• **INPUT RECORDS**
— start —
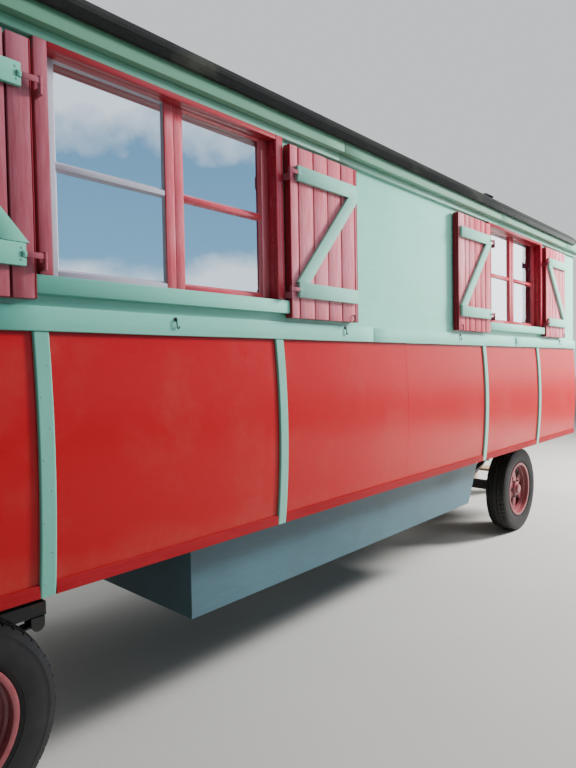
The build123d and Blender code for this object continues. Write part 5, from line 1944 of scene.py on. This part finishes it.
@dataclass
class DoorTrim:
    """Mouldings round the door's lower panel, a weather board at its foot and a rail under its glass."""

    margin: float = 0.085
    width: float = 0.026
    proud: float = 0.007
    radius: float = 0.003
    under_glass: float = 0.11
    weather_foot: float = 0.010
    weather_height: float = 0.055
    weather_out: float = 0.012
    weather_inset: float = 0.065
    weather_radius: float = 0.005

    def build(self, shop: Workshop) -> None:
        """Makes the strips on the outer face.

        Args:
            shop: Takes the piece.
        """
        low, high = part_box("door_leaf")
        left, right = low.y + self.margin, high.y - self.margin
        foot = low.z + self.weather_height + self.margin
        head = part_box("door_glass")[0].z - self.under_glass
        middle, half = (foot + head) / 2, self.width / 2
        sill = low.z + self.weather_foot
        plain = (self.proud, self.radius)
        strips = [((left, right), (z - half, z + half), *plain) for z in (foot, middle, head)]
        for y in (left, right - self.width):
            for start, end in ((foot, middle), (middle, head)):
                strips.append(((y, y + self.width), (start + half, end - half), *plain))
        strips.append(((low.y + self.weather_inset, high.y - self.weather_inset),
                       (sill, sill + self.weather_height), self.weather_out, self.weather_radius))
        shell = Shell()
        for y, z, out, radius in strips:
            board(shell, (high.x - 0.001, y[0], z[0]), (high.x + out, y[1], z[1]), radius)
        shop.add("door_mouldings", shell, "door_paint", "door")


@dataclass
class Curtain:
    """A gathered cotton curtain on its rod: waves across that grow from the heading down."""

    waves: float = 8.5
    depth: float = 0.0125
    edge: float = 0.004
    columns: int = 170
    rows: int = 60

    def build(self, shop: Workshop) -> None:
        """Makes the curtain as an unthickened sheet with a wave of `depth` sin(2 pi n u) across its width,
        whose phase drifts slowly with height; its flat width is the mean length of its rows.

        Args:
            shop: Takes the piece.
        """
        low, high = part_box("curtain")
        u, v = np.linspace(0, 1, self.columns)[None], np.linspace(0, 1, self.rows)[:, None]
        drift = 0.12 * np.sin(2.1 * v + 0.7) + 0.06 * np.sin(9 * u + 4 * v)
        wave = np.sin(2 * np.pi * (self.waves * u + drift))
        share = 0.75 + 0.25 * v
        x = low.x + self.edge + (high.x - low.x - 2 * self.edge) * u
        y = (low.y + high.y) / 2 + self.depth * share * wave
        z = high.z - (high.z - low.z) * v
        points = np.stack(np.broadcast_arrays(x, y, z), axis=-1)
        shell = Shell()
        shell.grid(points[:, ::-1])
        piece = shop.add("window_curtain", shell, "curtain_cloth", replaces=["curtain"])


@dataclass
class Studio:
    """A pale floor, soft lights, a pale sky and the camera."""

    eye: Point = (-2.9185, -3.169, 1.651)
    yaw: float = math.radians(42.399)
    pitch: float = math.radians(1.831)
    roll: float = math.radians(-0.967)
    lens: float = 27.19
    floor_reach: float = 60.0
    # Squared distances over which the floor is painted paler, as painted light.
    painted_far_light: tuple[float, float] = (120.0, 1200.0)
    sky_strength: float = 0.42
    haze: tuple[Rgb, Rgb] = ((0.80, 0.82, 0.84), (0.62, 0.70, 0.80))
    blue: tuple[Rgb, Rgb] = ((0.78, 1.58, 2.20), (0.34, 0.72, 1.36))
    cloud: Rgb = (3.00, 3.20, 3.50)
    glow: Rgb = (7.0, 7.1, 7.2)
    dull: Rgb = (0.12, 0.15, 0.14)
    ground: Rgb = (0.22, 0.23, 0.20)
    backdrop: Rgb = (1.9, 1.95, 2.0)
    lights: tuple[tuple[str, Point, Point, float, float, Rgb], ...] = (
        ("key", (8.6, -4.6, 5.4), (2.0, -1.1, 1.8), 1.8, 3700.0, (1.0, 0.98, 0.95)),
        ("side", (2.5, -5.2, 8.0), (1.2, -1.0, 1.6), 3.0, 300.0, (0.97, 0.99, 1.0)),
        ("fill", (-6.0, -8.0, 6.0), (-1.0, -1.0, 1.5), 6.0, 110.0, (0.94, 0.97, 1.0)),
        ("back", (3.0, 9.5, 6.0), (0.5, 0.0, 1.6), 6.0, 1300.0, (1.0, 0.98, 0.95)),
        ("front", (-9.5, 4.5, 5.0), (-2.5, 0.2, 1.6), 5.0, 700.0, (0.97, 0.99, 1.0)),
    )

    def camera(self) -> None:
        """Sets the camera at the photograph's place, with its turn built up from yaw, pitch and roll."""
        cy, sy, cp, sp = math.cos(self.yaw), math.sin(self.yaw), math.cos(self.pitch), math.sin(self.pitch)
        ahead = np.array([cy * cp, sy * cp, -sp])
        right = np.array([sy, -cy, 0.0])
        up = np.cross(right, ahead)
        turned = math.cos(self.roll) * right + math.sin(self.roll) * up
        upright = -math.sin(self.roll) * right + math.cos(self.roll) * up
        data = bpy.data.cameras.new("camera")
        data.lens, data.sensor_width, data.clip_end = self.lens, 36.0, 400.0
        pose = np.eye(4)
        pose[:3] = np.stack((turned, upright, -ahead, self.eye), axis=1)
        made = put("camera", data)
        made.matrix_world = Matrix(pose.tolist())
        bpy.context.scene.camera = made

    def light(self, name: str, place: Point, aim: Point, size: float, power: float, tone: Rgb) -> None:
        """One square area light.

        Args:
            name: Its name.
            place: Where it hangs.
            aim: The point that it faces.
            size: Its side.
            power: Its watts.
            tone: Its colour.
        """
        data = bpy.data.lights.new(name, "AREA")
        data.size, data.energy, data.color = size, power, tone
        made = put(name, data)
        made.location = place
        made.rotation_euler = (Vector(aim) - Vector(place)).to_track_quat("-Z", "Y").to_euler()
        made.visible_glossy = False

    def floor(self) -> None:
        """A wide floor of pale plaster that grows paler with the square of the distance."""
        shell = Shell()
        ends = (-self.floor_reach, self.floor_reach)
        shell.grid(np.array([[[x, y, 0] for y in ends] for x in ends], float))
        piece = put("studio_floor", shell.mesh("studio_floor"))
        coat = Coat("studio floor")
        tone = coat.mix(coat.noise(0.8, 5.0), (0.33, 0.325, 0.31), (0.38, 0.375, 0.36))
        east, north = coat.axis("X"), coat.axis("Y")
        # Painted light: the floor grows paler far off, where the lamps' light falls away.
        tone = coat.mix((east * east + north * north).band(*self.painted_far_light), tone, (0.90, 0.90, 0.89))
        piece.data.materials.append(coat.finish(tone, 0.8, coat.noise(30.0, 3.0), 0.0008))

    def sky(self) -> None:
        """A soft world: pale all round, with blue and white clouds on the side that the windows reflect."""
        world = bpy.data.worlds.new("studio sky")
        world.use_nodes = True
        coat = Sky(world.node_tree)
        ahead, east, height = coat.axis("X"), coat.axis("Y"), coat.axis("Z")
        pale = coat.mix(height.band(-0.05, 0.5), *self.haze)
        likely = height.band(0.29, 0.40) * 0.34 + height.band(0.20, 0.12) * 0.42
        clouds = (coat.noise(6.5, 8.0, None, 0.58) * 0.7 + likely).band(0.46, 0.66)
        blue = coat.mix(height.band(0.05, 0.6), *self.blue)
        bright = coat.mix(clouds, blue, self.cloud)
        bright = coat.mix(ahead.band(0.78, 0.90) * height.band(0.5, 0.3), bright, self.glow)
        side = coat.mix(ahead.band(0.05, 0.38), self.dull, bright)
        upper = coat.mix(east.band(-0.15, -0.32), pale, side)
        colour = coat.mix(height.band(-0.04, 0.02), self.ground, upper)
        direct = coat.node("ShaderNodeLightPath").outputs["Is Camera Ray"]
        colour = coat.mix(direct, colour, self.backdrop)
        back = world.node_tree.nodes["Background"]
        coat.feed(back.inputs["Color"], colour)
        back.inputs["Strength"].default_value = self.sky_strength
        bpy.context.scene.world = world

    def build(self) -> None:
        """Sets up camera, sky, floor and lights."""
        self.camera()
        self.sky()
        self.floor()
        for light in self.lights:
            self.light(*light)


# The darker colours given for the front end are painted shade.
FINISHES = (
    Paint("mint_paint", (0.20, 0.54, 0.43), (0.28, 0.62, 0.52), (0.42, 0.40, 0.34), Grain.ALONG_X, 0.34,
          0.15, 0.6, dirt=(0.20, 0.25, 0.20), painted_front_shade=(0.06, 0.30, 0.24)),
    # Darker copy of the mint paint for the fascia: painted shade.
    Paint("fascia_painted_shade", (0.13, 0.29, 0.20), (0.19, 0.36, 0.28), (0.30, 0.30, 0.24), Grain.ALONG_X, 0.36,
          0.15, 0.6, dirt=(0.12, 0.17, 0.12), painted_front_shade=(0.06, 0.19, 0.11)),
    # Lighter copy of the mint paint for the frieze: painted light where it catches the light.
    Paint("frieze_painted_light", (0.25, 0.50, 0.40), (0.32, 0.56, 0.47), (0.42, 0.40, 0.34), Grain.ALONG_X, 0.34,
          0.15, 0.6, dirt=(0.20, 0.25, 0.20), painted_front_shade=(0.07, 0.27, 0.19)),
    Paint("ledge_paint", (0.22, 0.50, 0.40), (0.32, 0.58, 0.50), (0.30, 0.23, 0.17), Grain.ALONG_X, 0.42,
          0.1, 0.7, 0.25, painted_front_shade=(0.04, 0.24, 0.17)),
    Paint("pale_paint", (0.27, 0.27, 0.33), (0.37, 0.36, 0.42), (0.36, 0.26, 0.24), Grain.ALONG_X, 0.4, 0.1),
    Paint("batten_paint", (0.17, 0.42, 0.34), (0.24, 0.48, 0.40), (0.34, 0.30, 0.24), Grain.ALONG_Z, 0.4,
          0.1, 0.6, 0.15, painted_front_shade=(0.06, 0.26, 0.20)),
    Paint("red_panel", (0.36, 0.003, 0.008), (0.42, 0.010, 0.014), (0.30, 0.20, 0.15), Grain.EVEN, 0.30, 0.1,
          0.5, swell=0.004, dirt_low=0.86, dirt_high=1.15, dirt=(0.30, 0.14, 0.10),
          painted_front_shade=(0.27, 0.001, 0.005), sheen=0.18),
    Paint("rail_paint", (0.20, 0.004, 0.008), (0.28, 0.014, 0.020), (0.30, 0.18, 0.14), Grain.ALONG_X, 0.5,
          0.0, 0.6, 0.15, sheen=0.15),
    Paint("red_trim", (0.33, 0.013, 0.030), (0.41, 0.05, 0.075), (0.33, 0.16, 0.12), Grain.ALONG_Z, 0.26,
          0.4),
    Paint("sash_paint", (0.44, 0.040, 0.060), (0.56, 0.17, 0.21), (0.33, 0.16, 0.12), Grain.ALONG_Z, 0.22,
          0.6, 0.8, brush=0.0003),
    Paint("sash_rail", (0.44, 0.030, 0.050), (0.54, 0.12, 0.16), (0.33, 0.16, 0.12), Grain.ALONG_X, 0.26,
          0.3, 0.25, brush=0.0001),
    Paint("red_rail", (0.26, 0.008, 0.018), (0.32, 0.022, 0.036), (0.33, 0.16, 0.12), Grain.ALONG_X, 0.30,
          0.2, 0.2, brush=0.0001),
    Paint("shutter_paint", (0.42, 0.040, 0.065), (0.58, 0.21, 0.26), (0.26, 0.05, 0.05), Grain.ALONG_Z, 0.5,
          0.05, 0.9, 0.25, brush=0.0014),
    # Darker copy of the shutter paint: painted shade.
    Paint("shutter_painted_shade", (0.20, 0.022, 0.038), (0.28, 0.08, 0.11), (0.20, 0.04, 0.04), Grain.ALONG_Z, 0.5,
          0.05, 0.9, 0.25, brush=0.0014),
    # Painted shade on the shutters' upright edges.
    Paint("shutter_edge_painted_shade", (0.23, 0.012, 0.022), (0.29, 0.03, 0.045), (0.16, 0.04, 0.04), Grain.ALONG_Z, 0.5,
          0.0, 0.5, 0.1, sheen=0.2),
    # Paler copy of the shutter paint: wear and painted light.
    Paint("shutter_worn_and_painted_light", (0.50, 0.070, 0.100), (0.70, 0.38, 0.43), (0.28, 0.06, 0.06), Grain.ALONG_Z, 0.5,
          0.05, 0.9, 0.3, brush=0.0014),
    Paint("box_paint", (0.034, 0.084, 0.108), (0.055, 0.12, 0.148), (0.12, 0.10, 0.08), Grain.ALONG_X, 0.45,
          0.1, 0.7, 0.1, dirt_share=0.5),
    Paint("wheel_paint", (0.15, 0.022, 0.030), (0.21, 0.06, 0.065), (0.10, 0.04, 0.03), Grain.EVEN, 0.4, 0.2,
          0.8, 0.3),
    Paint("hub_paint", (0.06, 0.010, 0.012), (0.10, 0.03, 0.03), (0.08, 0.04, 0.03), Grain.EVEN, 0.55, 0.1),
    Paint("door_paint", (0.33, 0.012, 0.024), (0.44, 0.04, 0.06), (0.33, 0.20, 0.15), Grain.ALONG_Z, 0.26,
          0.4),
    Timber("timber", (0.36, 0.25, 0.15), (0.19, 0.12, 0.07), Grain.ALONG_Y),
    Timber("step_timber", (0.34, 0.24, 0.15), (0.18, 0.12, 0.07), Grain.ALONG_Y, 0.5),
    Iron("black_iron", (0.018, 0.018, 0.020), 0.3),
    # Felt of the roof's top, with lighter grit as a painted reflection of the sky.
    Felt("roof_felt", (0.010, 0.010, 0.010), (0.055, 0.058, 0.054)),
    # Felt of the drip boards, darker than the top's, and painted paler to the rear more strongly as painted
    # light.
    Felt("felt_edge", (0.004, 0.004, 0.004), (0.024, 0.026, 0.023), 0.65),
    Felt("felt_band", (0.012, 0.012, 0.012), (0.065, 0.068, 0.063)),
    Rubber("tyre", (0.010, 0.010, 0.011), (0.05, 0.046, 0.040)),
    Glass("glass"),
    Metal("brass", (0.60, 0.42, 0.16), (0.22, 0.14, 0.06), 0.28),
    Metal("galvanised", (0.06, 0.06, 0.062), (0.04, 0.04, 0.04), 0.55),
    Cloth("curtain_cloth", (0.22, 0.20, 0.42), (0.13, 0.12, 0.30)),
)


# Where the lengths of the belt boards and of the fascia boards butt, along x.
BELT_JOINTS = (-2.16, 0.058, 2.295)
FASCIA_JOINTS = (-2.45, -0.268, 1.915, 3.6)

# Slot, bevel width and nodes of what keeps its CAD shape.
EASED = (
    ("red_panel", 0.002, "front_lower_wall", "rear_lower_wall"),
    ("mint_paint", 0.002, "left_upper_wall", "right_upper_wall", "front_upper_wall", "rear_upper_wall"),
    ("rail_paint", 0.002, "bottom_rails"),
    ("timber", 0.002, "floor"),
    ("box_paint", 0.002, "belly_box"),
    ("black_iron", 0.0015, "chassis_frame"),
    ("black_iron", 0.003, "front_axle", "rear_axle"),
    ("black_iron", 0.001, "front_springs", "rear_springs"),
    ("black_iron", 0.002, "turntable_ring", "fore_ring", "fore_frame"),
    ("black_iron", 0.003, "drawbar"),
    ("black_iron", 0.0015, "roof_vent"),
    ("mint_paint", 0.002, "door_frame"),
    ("door_paint", 0.002, "door_leaf"),
    ("step_timber", 0.004, "entrance_steps"),
    ("brass", 0.002, "door_handle"),
    ("brass", 0.001, "curtain_rod"),
)


def main() -> None:
    """Builds the studio, the finishes and every sub-assembly in order."""
    logging.basicConfig(level=logging.INFO, format="%(message)s", force=True)
    Studio().build()
    shop = Workshop({finish.name: finish.make() for finish in FINISHES})
    for part in (
        LowerSides(), Windows(), Shutters(), WallHooks(), Roof(), Wheels(), Curtain(), DoorTrim(),
        Boards("belt_board", "mint_paint", 0.004, 0.0008, BELT_JOINTS),
        Fascia("fascia", "mint_paint", 0.004, 0.0006, FASCIA_JOINTS),
        Boards("window_sills", "mint_paint", 0.006), Boards("cross_bearers", "timber", 0.002),
    ):
        part.build(shop)
    for slot, width, *nodes in EASED:
        for node in nodes:
            Eased(node, slot, width).build(shop)
    # The hinge blocks take the darker copy of the shutter paint, painted shade.
    Eased("shutter_hinges", "black_iron", 0.001, "shutter_painted_shade").build(shop)
    shop.paint_node("door_glass", "glass")


if __name__ == "__main__":
    main()
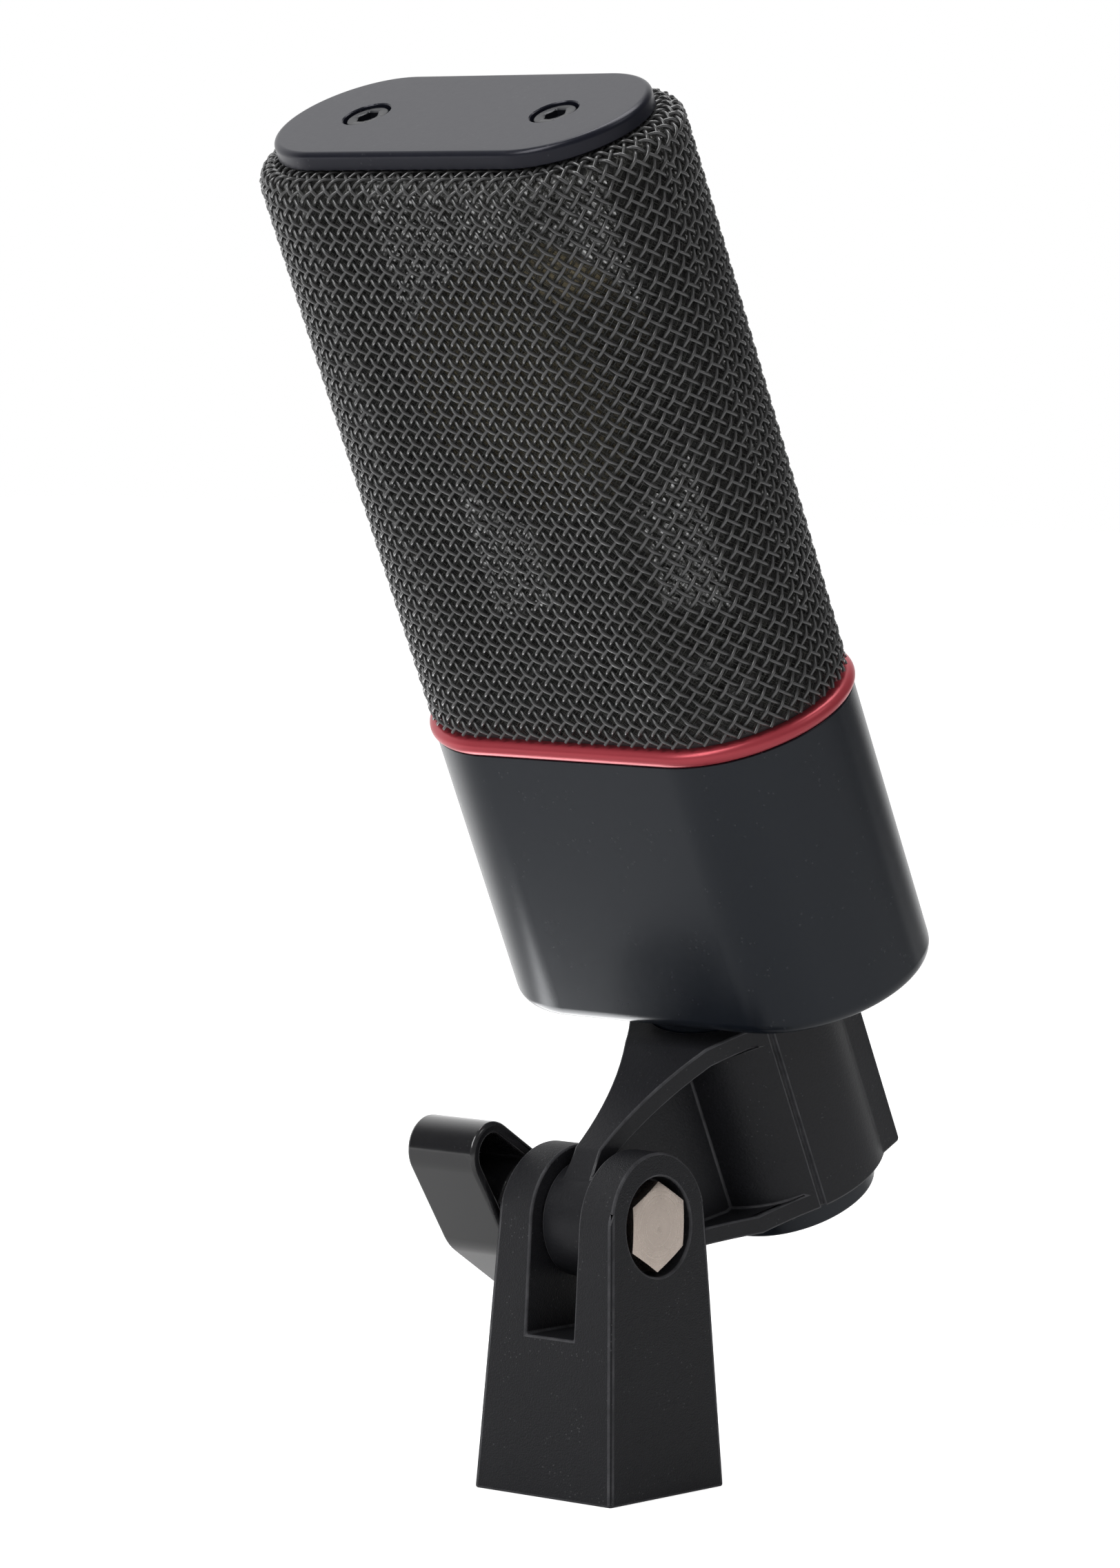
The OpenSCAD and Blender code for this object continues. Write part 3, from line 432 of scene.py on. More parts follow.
— end —
• **TASK DESCRIPTION**
Print from the first line through the line that contains "the outer face.", please, including both, and leave out every line outside that stretch.

• **COMPLETE OUTPUT**
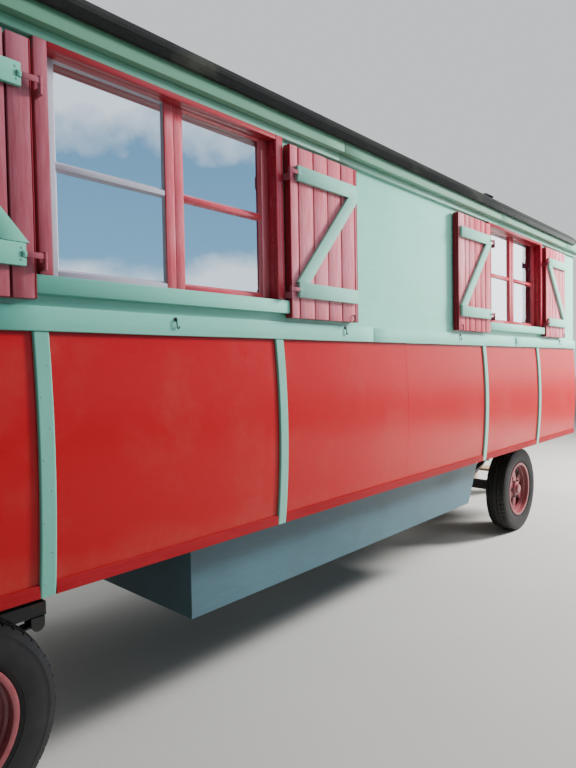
The build123d and Blender code for this object continues. Write part 5, from line 1944 of scene.py on. This part finishes it.
@dataclass
class DoorTrim:
    """Mouldings round the door's lower panel, a weather board at its foot and a rail under its glass."""

    margin: float = 0.085
    width: float = 0.026
    proud: float = 0.007
    radius: float = 0.003
    under_glass: float = 0.11
    weather_foot: float = 0.010
    weather_height: float = 0.055
    weather_out: float = 0.012
    weather_inset: float = 0.065
    weather_radius: float = 0.005

    def build(self, shop: Workshop) -> None:
        """Makes the strips on the outer face.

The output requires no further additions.